Comme Pierre, nous ne comprenons pas ce Dieu qui se fait humble, petit. Nous refusons d’entrer dans le choix de Dieu, qui, de sa naissance à sa mort, s’est fait proche des pauvres et des petits. Il est Celui qui « n’avait pas d’endroit où poser la tête », toujours en mouvement, pressé d’annoncer le Royaume du fol amour de Dieu. Ce Jeudi Saint oriente notre cœur vers la clarté pascale. Il nous donne un avant-goût du bonheur de Dieu. Il s’agit d’être en sa compagnie, de se laisser conduire et ainsi devenir davantage compagnon de Jésus.

Purifiés pour servir

Par cette eau qu’il verse sur les pieds de ses disciples, il les établit dans une proximité de mission. Ainsi, nous qui nous reconnaissons dans ce prolongement, nous sentons bien l’appel du Christ à se laisser saisir par son Amour. Une fois encore nous ne sommes pas conviés à la table du Christ par nos mérites ou notre rang, mais parce que nous sommes sensibles à son amour. Il dépasse toutes nos divisions, notre petitesse, nos désamours. C’est une invitation à nous laisser envelopper par la force du don. Cette dernière nous invite à être le plus possible en vérité. Même si nous savons que nous tomberons, que nous ne sommes pas tels que nous le rêvons, tant la vaine gloire nous colle à la peau. Pour autant, c’est une exigence pour nous de faire pour les autres ce que le Christ fait pour nous ce soir.

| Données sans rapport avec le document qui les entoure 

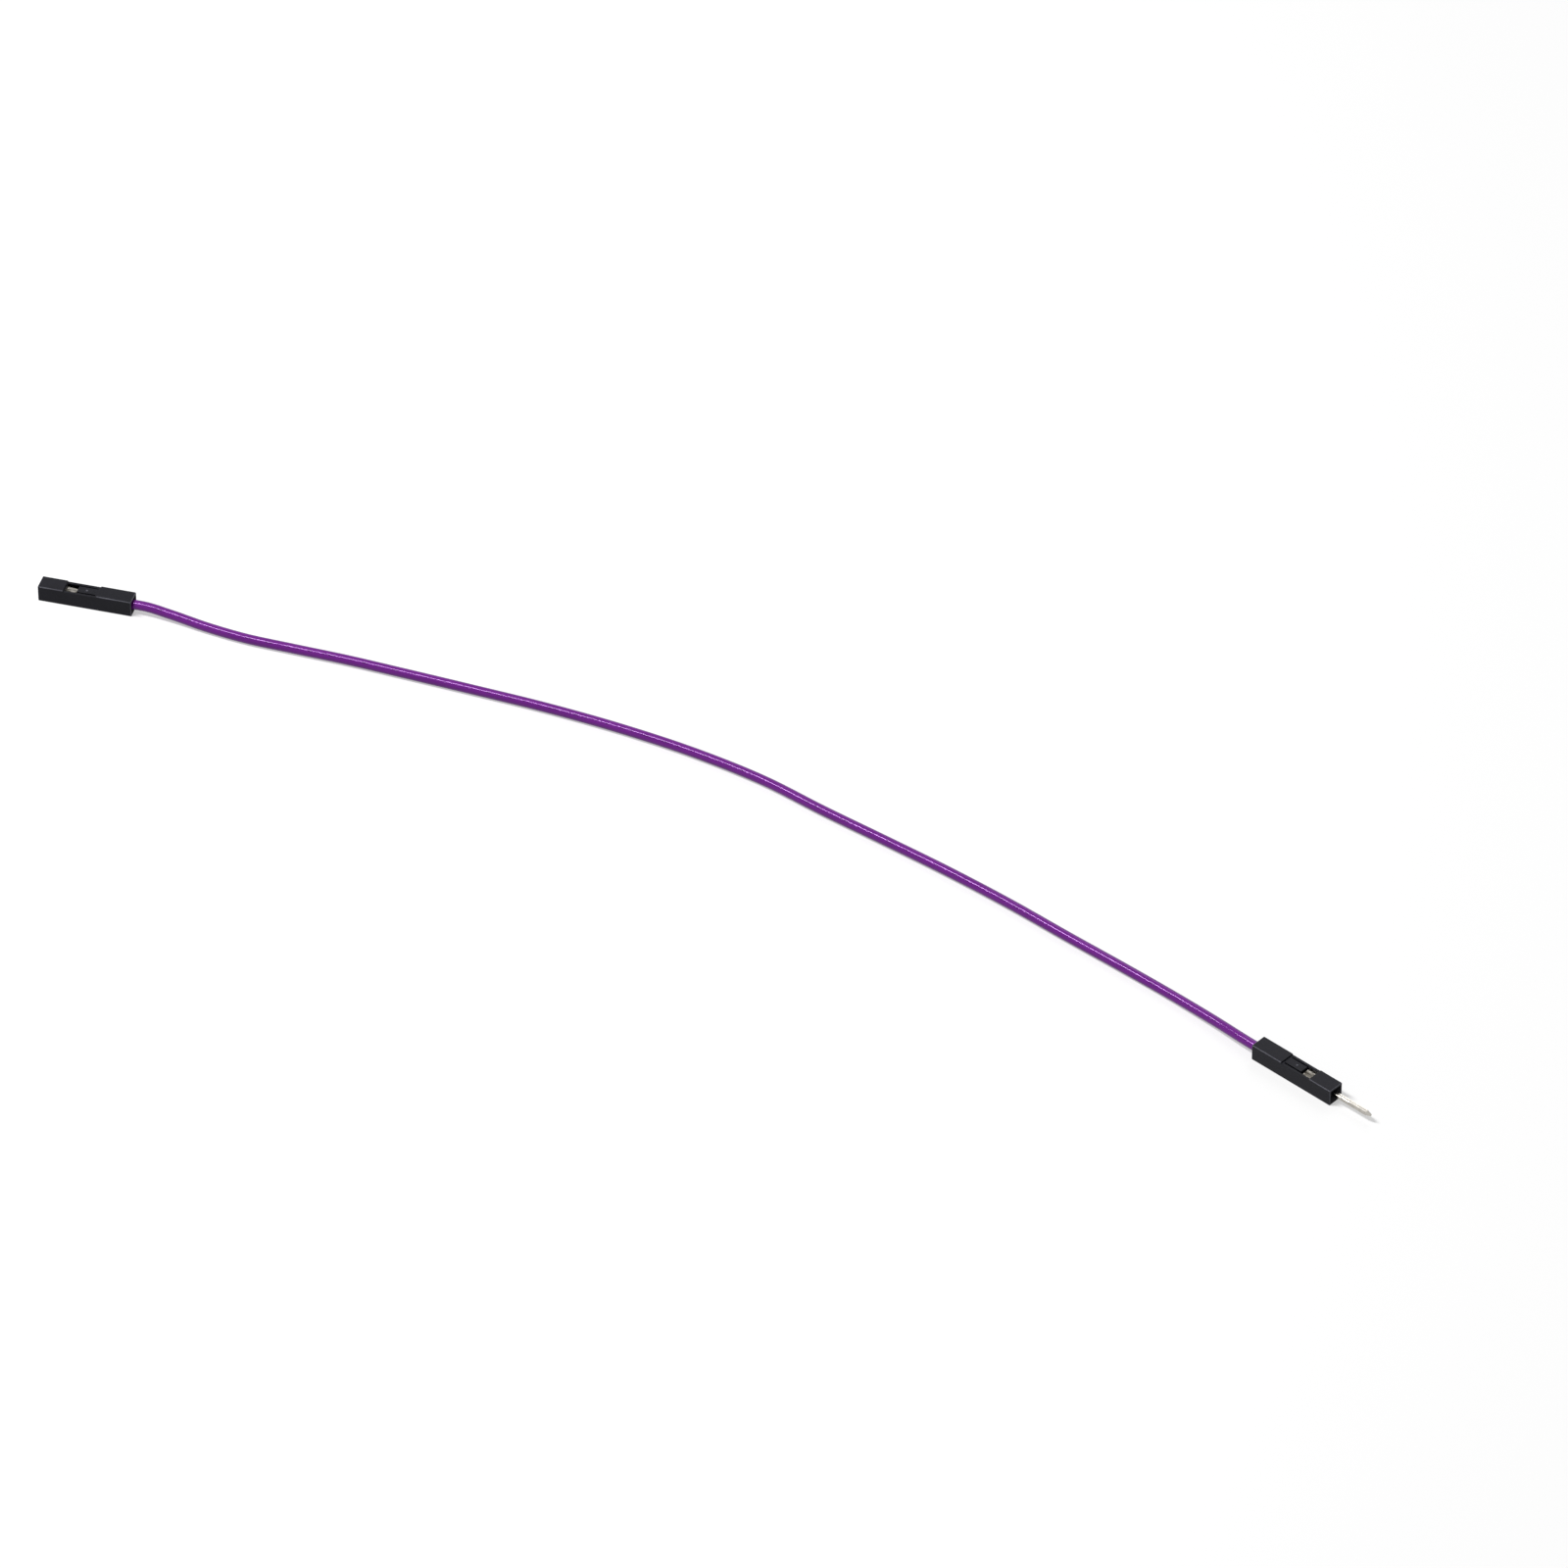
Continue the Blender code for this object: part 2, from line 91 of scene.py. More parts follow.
# Housing, from its mating face
PITCH = 2.54 * MM
AXIS_HEIGHT = PITCH / 2
HOUSING_LENGTH = 14.0 * MM
CAVITY_WIDTH = 1.90 * MM
CAVITY_START = 1.45 * MM
CAVITY_TOP = 0.75 * MM
REAR_CAVITY_START = 8.95 * MM
INSULATION_START = 10.67 * MM
WINDOW_START = 3.80 * MM
WINDOW_END = 5.70 * MM
RECESS_END = 8.80 * MM
LATCH_RECESS = 0.20 * MM
TONGUE_WIDTH = 1.30 * MM
TONGUE_ROOT = 0.30 * MM
OPENING_WIDTH = 1.74 * MM
BARB_DEPTH = 0.28 * MM
BARB_LENGTH = 1.10 * MM
BARB_WIDTH = 1.00 * MM
BARB_END_SHARE = 0.2
DIMPLE_DIAMETER = 0.36 * MM
DIMPLE_DEPTH = 0.08 * MM
DIMPLE_PLACE = 7.00 * MM
PIN_HOLE_WIDTH = 1.00 * MM
LEAD_IN_WIDTH = 2.06 * MM
LEAD_IN_DEPTH = 0.80 * MM
MOUTH_CHAMFER = 0.16 * MM
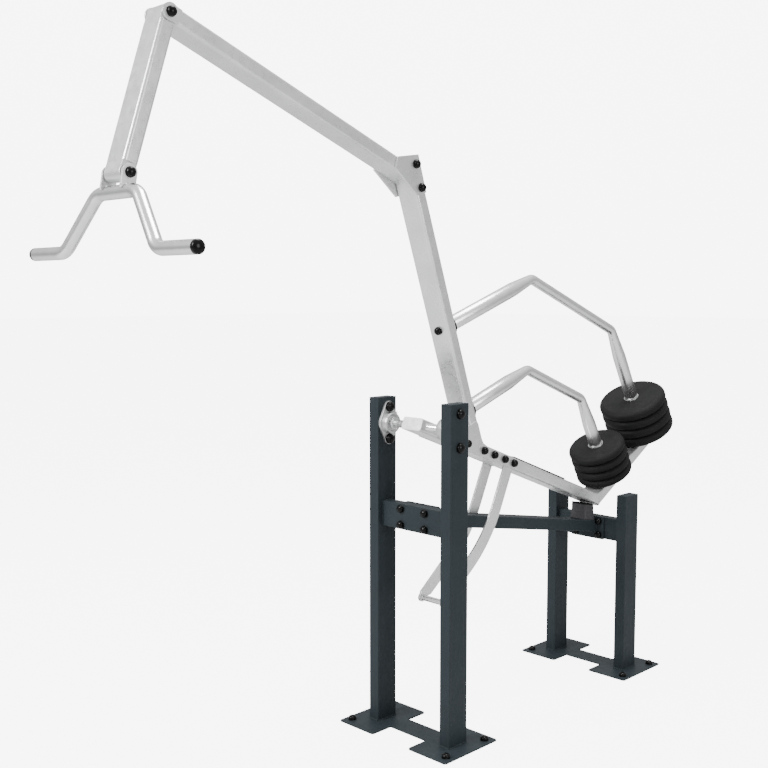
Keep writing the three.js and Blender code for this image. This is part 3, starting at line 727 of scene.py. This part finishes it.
def build_boom():
    """The long tube, two ears at its tip and the stop plate between them."""
    tip_y, tip_z = BOOM_TIP
    start = upright_at(0, HALF_DEEP)
    root = (start[0] + (BOOM_LEVEL - start[1]) * UPRIGHT_SLOPE, BOOM_LEVEL)
    length = root[0] - (tip_y + BOOM_END_BACK)
    bm = bmesh.new()
    add_member(bm, LEVER, root, 180, length, (-UPRIGHT_SLOPE, 0))
    back = tip_y + BOOM_END_BACK + 2
    ear = arc(27.6, 62, 298, 28, tip_y, tip_z) + [(back, tip_z - 24), (back, tip_z + 24)]
    for x in (44.2, -50):
        add_sheet(bm, LEVER, ear, x, 5.8)
    stop = [(tip_y + y, tip_z + z) for y, z in ((26.6, -25), (33.5, -25), (33.5, 21), (26.6, 21))]
    add_sheet(bm, LEVER, stop, -44, 88)
    finish_piece("boom", bm, LEVER_PAINT, "lever", ("boom",), bevel=0.7)
    lever_bead("weld_boom", root, 180, 0, -UPRIGHT_SLOPE)
    bolt("boom_pivot_bolt", LEVER, tip_y, tip_z, -SIDE, SIDE, ("boom_pivot_bolt",), 10)


def side_plates(kind, outline, bevel=1.0):
    for name, side in SIDES.items():
        bm = bmesh.new()
        add_sheet(bm, LEVER, outline, SIDE if side > 0 else -SIDE - PLATE, PLATE)
        node = f"{kind}_{name}"
        finish_piece(node, bm, LEVER_PAINT, "lever", (node,), bevel=bevel)


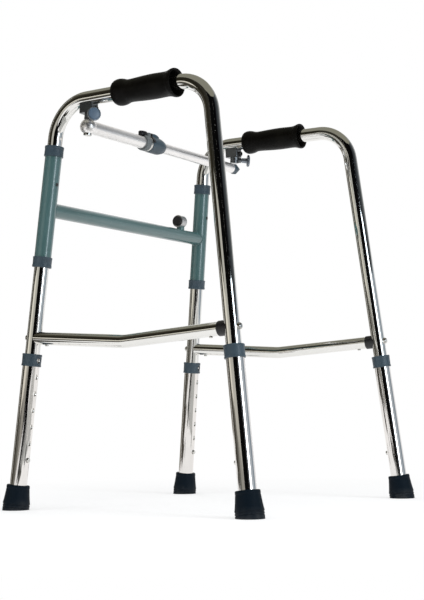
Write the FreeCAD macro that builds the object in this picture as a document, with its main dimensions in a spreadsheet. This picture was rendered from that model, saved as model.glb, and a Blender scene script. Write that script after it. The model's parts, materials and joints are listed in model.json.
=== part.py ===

Naissance de l’Eucharistie

Souvent, nous disons que le Jeudi Saint est la naissance de l’Eucharistie. Alors que Jean nous parle du service, Paul nous fait récit de la Pâque du Seigneur. L’Église veut sans doute nous faire comprendre qu’il ne peut pas y avoir de service sans Eucharistie ni d’Eucharistie sans service. C’est-à-dire que lorsque nous célébrons l’Eucharistie, nous devons la vivre comme ce qui à la fois récapitule tous les services que nous effectuons au quotidien et, en même temps, comme le lieu où nous recevons la force d’être envoyés pour servir au cœur du monde.

Servir

Servir ce n’est pas faire. Souvenons-nous de Marthe et Marie. Servir c’est être présent, disponible à ceux que nous côtoyons, à ceux avec qui nous vivons. Nous pouvons reconnaître que parfois nous sommes distraits pour de bonnes ou de mauvaises raisons. Nous passons à côté des uns et des autres, nous exerçons une oreille distraite alors que notre prochain peut nous dire ce qui a du sens pour lui.

Être davantage attentifs

Ces distractions, nous pouvons les remettre entre les mains du Seigneur. Lui offrir comme le pain et le vin de chaque Eucharistie. Comme nos péchés, elles ne sont pas des fatalités ou des obstacles à recevoir l’Amour de Dieu. Mais nous constatons souvent que ce sont des points de vigilance qui pourraient nous donner de vivre davantage en communion les uns avec les autres.

Vivre en communion

C’est cette communion que le Christ nous donne en partage ce soir en nous rassemblant autour de la Sainte Cène. Lui-même, au cours de ce repas, a tâché d’établir cette communion. Peut-être espérait-il que notre amour serait suffisant pour rassembler le cœur divisé de Jésus. La liberté de cet amour va jusque là. Jésus supporte que Judas prenne part à sa table, soit témoin de l’impératif du service. Mystère d’un tel amour et mystère du cœur de l’homme tant malade et compliqué.

Aimés jusqu’au bout

Gardons, pour autant, la mémoire que Jésus aime ses disciples jusqu’à l’accomplissement parfait de l’Amour. Soyons certains qu’aujourd’hui encore, Jésus nous aime. Il souhaite nous rassembler dans cette communion, dans ce sacrifice suprême de sa mort, jusqu’à ce qu’il vienne. Ce commandement ne concerne pas tant le pain et le vin, devenus son corps et son sang, mais plutôt cette union qui permet de rassembler nos cœurs, nos vies divisées par le péché.
<Rassemblés à la Table du Christ

Ce Jeudi Saint nous rassemble autour de la Table du Christ pour que nous cherchions la manière la plus juste, la plus authentique de devenir serviteurs de la mission du Christ. Même si nous ne comprenons pas toujours les appels que Dieu nous adresse, tâchons d’être attentifs à l’impératif de communion et d’amour que l’Eucharistie exige de nous.

La force du pain de vie

Nous pouvons demander la grâce en ce premier jour du Triduum Pascal d’être attentifs à ce qui peut devenir en nos cœurs racines de division, comme celles qui ont habité Judas. Que la force du pain de vie, de l’image du Christ qui vient nous demander de servir nos frères et sœurs en humanité, au cœur de ce monde, nous aide à devenir ce que nous célébrons. Puisse ce Jeudi Saint nous unir au Christ pour l’être davantage les uns avec les autres et ainsi devenir témoins d’une Église servante et pauvre.